本文为您介绍Over Aggregate修改的可兼容性和不可兼容性详情。
可兼容的修改
- 新增、删除、修改非Distinct的统计指标(Aggregate Function)。
- 对于新增统计指标,属于部分兼容,从当前作业启动时开始累计。
- 对于删除统计指标,属于完全兼容修改。删除的统计指标对应的状态数据会被丢弃。
- 对于既有新增又有删除统计指标,则属于部分兼容修改。新增的统计指标从当前作业启动时开始累计,删除的统计指标对应的状态数据会被丢弃。
- 对于修改统计指标,被视为删除和新增两个操作,属于部分兼容。新增的统计指标从当前作业启动时开始累计,删除的统计指标对应的状态数据会被丢弃。
说明- 对于未进行任何变更的统计指标,复用状态数据后计算的结果和基于历史数据运行的结果是一致的。
- Over Aggregate除了输出聚合指标,还会输出原始输入数据。因此输入的Schema发生变化时,状态不兼容。
-- 原始SQL。 select a, b, c, sum(b) over (partition by a order by ts), max(c) over (partition by a order by ts) from MyTable; -- 新增统计指标:count(c),属于部分兼容修改。 -- sum(b)、max(c) 的计算结果不受影响,count(c)的值在作业启动时从0开始累计。 select a, b, c, sum(b) over (partition by a order by ts), max(c) over (partition by a order by ts), count(c) over (partition by a order by ts) from MyTable; -- 删除统计指标:sum(b),属于完全兼容修改。 -- max(c) 的计算结果不受影响。 select a, b, c, max(c) over (partition by a order by ts) from MyTable; -- 修改统计指标:max(c) -> min(c),属于部分兼容修改。 -- sum(b)的计算结果不受影响。

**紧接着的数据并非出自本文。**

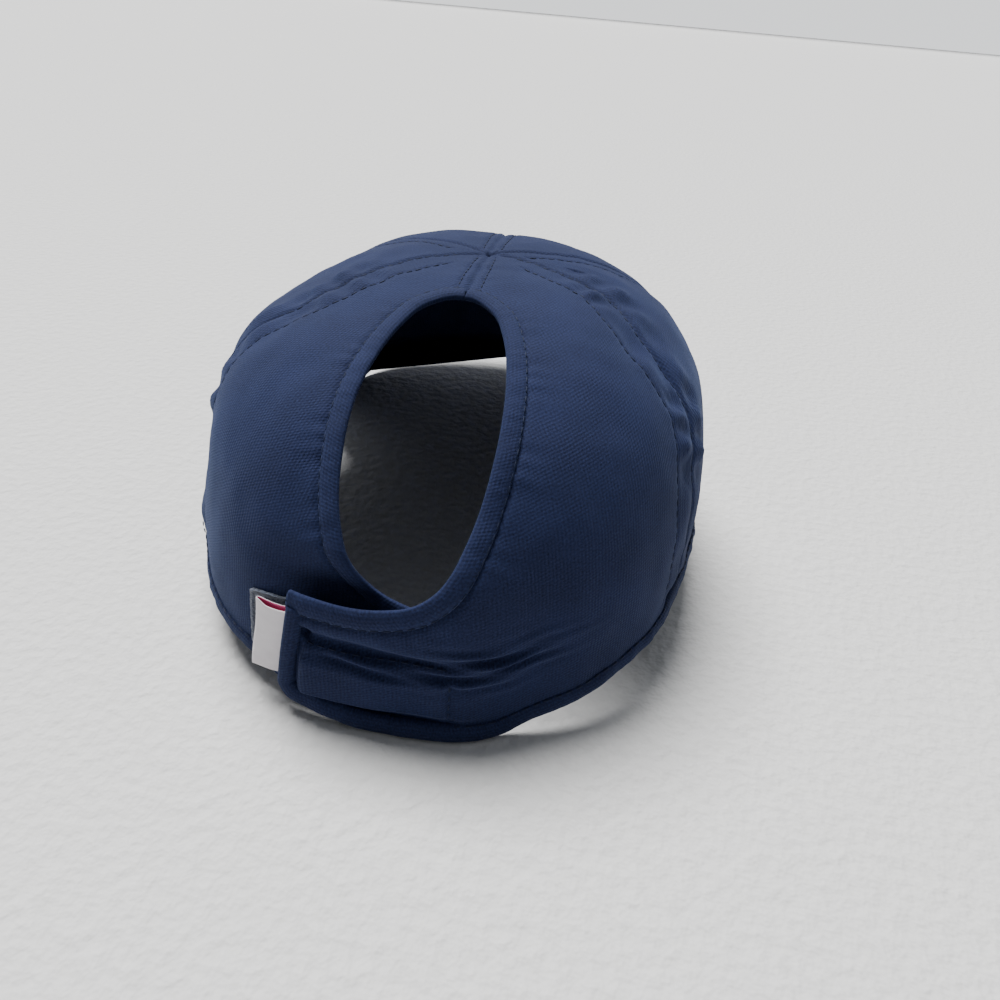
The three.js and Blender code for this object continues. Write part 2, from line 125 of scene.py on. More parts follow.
# Stitching
STITCH = 2.3            # length of one stitch
STITCH_PITCH = 3.2
THREAD = 0.45           # thickness of the thread
TOPSTITCH = 5.2         # beside the centre seams
FRONT_TOPSTITCH = 6.0   # behind the front seams
EDGE_TOPSTITCH = 1.1    # behind the back seams
WIDE_TOPSTITCH = 13.0   # behind the back seams
THREAD_LIFT = 0.12      # middle of the thread over the panels
RIM_THREAD_LIFT = 0.45  # middle of the thread over the cloth at the rim bindings
PATCH_LINE_X = (-15.8, 23.5)    # stitched line round the hook patch
PATCH_LINE_HIGH = (8, 24, 27.8)
THREAD_STEP = 1.2       # between the points that a stitched line is laid through
HEM_THREAD_INSET = 0.25  # stitched line within the inner edge of an opening binding
RIM_THREAD_INSET = 0.3
# Hollows along seams, stitched lines and bindings: depth, half width, height and length of their puckers.
SEAM_HOLLOW = (0.75, 1.1, 0.14, 11)
STITCH_HOLLOW = (0.35, 0.8, 0.10, 8)
HEM_HOLLOW = (0.80, 1.5, 0.20, 7)
LINE_STEP = 0.6         # between a line's points

# Columns: share of the way down, then degrees round from the front for the front seams, the back seam
# on the wearer's left and the back seam on the right.
SEAMS = np.array([
    [0.00, 50, 96, 84],
    [0.09, 53, 101, 89],
    [0.20, 56, 105, 92.5],
    [0.31, 58, 107.5, 95],
    [0.40, 59, 107.5, 101.5],
    [0.50, 60, 105, 103.5],
    [0.60, 61, 104, 104],
    [0.72, 61.5, 107, 108],
    [0.85, 62, 109.5, 110],
    [1.00, 62, 111, 112],
])
CENTRE, FRONT, BACK_LEFT, BACK_RIGHT = 0, 1, 2, 3
# Half of the opening. Columns: share of its length from the top, share of its half width.
OPENING = np.array([
    [0, 0], [0.008, 0.16], [0.03, 0.31], [0.085, 0.53], [0.15, 0.68], [0.26, 0.85], [0.41, 0.975],
    [0.56, 1], [0.72, 0.93], [0.85, 0.76], [0.92, 0.6], [0.965, 0.4], [0.99, 0.2], [1, 0],
])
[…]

max(c)被认为删除,其对应的状态数据会被丢弃。 -- min(c)被认为是新增指标,其值在作业启动时开始计算,min(c) 对应的状态数据会被丢弃。 select a, b, c, sum(b) over (partition by a order by ts), min(c) over (partition by a order by ts) from MyTable;
- 调整非Distinct的统计指标位置,该修改属于完全兼容修改。
-- 原始SQL。 select a, b, c, sum(b) over (partition by a order by ts), max(c) over (partition by a order by ts) from MyTable -- 调整统计指标位置:sum(b)、max(c),属于完全兼容修改。 -- sum(b)、max(c) 的计算结果不受影响。 select a, b, c, max(c) over (partition by a order by ts), sum(b) over (partition by a order by ts) from MyTable;
不兼容的修改
- Over Aggregate输入的Schema发生变化,该修改属于不兼容修改。
-- 原始SQL。 select a, b, c, sum(b) over (partition by a order by ts), max(c) over (partition by a order by ts) from MyTable; -- 新增输入字段d,当前修改属于不兼容修改。 select a, b, c, d, max(c) over (partition by a order by ts), sum(b) over (partition by a order by ts) from MyTable; -- 修改输入字段c,当前修改属于不兼容修改。 select a, b, c, max(c) over (partition by a order by ts), sum(b) over (partition by a order by ts) from ( select a, b, substring(c, 1, 5) as c from MyTable );
- 修改Over窗口相关属性(Partition By、Order By、Bound Definition),该修改属于不兼容修改。
-- 原始SQL。 select a, b, c, max(c) over (partition by a order by ts asc rows between unbounded preceding and current row) from MyTable; -- 修改partition key:a -> b,当前修改属于不兼容修改。 select a, b, c, max(c) over (partition by b order by ts asc rows between unbounded preceding and current row) from MyTable; -- 修改order by:ts asc -> ts desc,当前修改属于不兼容修改。 select a, b, c, max(c) over (partition by a order by ts desc rows between unbounded preceding and current row) from MyTable; -- 修改bound definition:unbounded preceding -> 2 preceding,当前修改属于不兼容修改。 select a, b, c, max(c) over (partition by a order by ts asc rows between 2 preceding and current row) from MyTable;
- 新增、删除、修改Distinct统计指标(Distinct Aggregate Function),该修改属于不兼容修改。
-- 原始SQL。 select a, b, c, max(c) over (partition by a order by ts) from MyTable; -- 新增Distinct统计指标count(distinct b),当前修改属于不兼容修改。 select a, b, c, max(c) over (partition by b order by ts), count(distinct b) over (partition by b order by ts) from MyTable;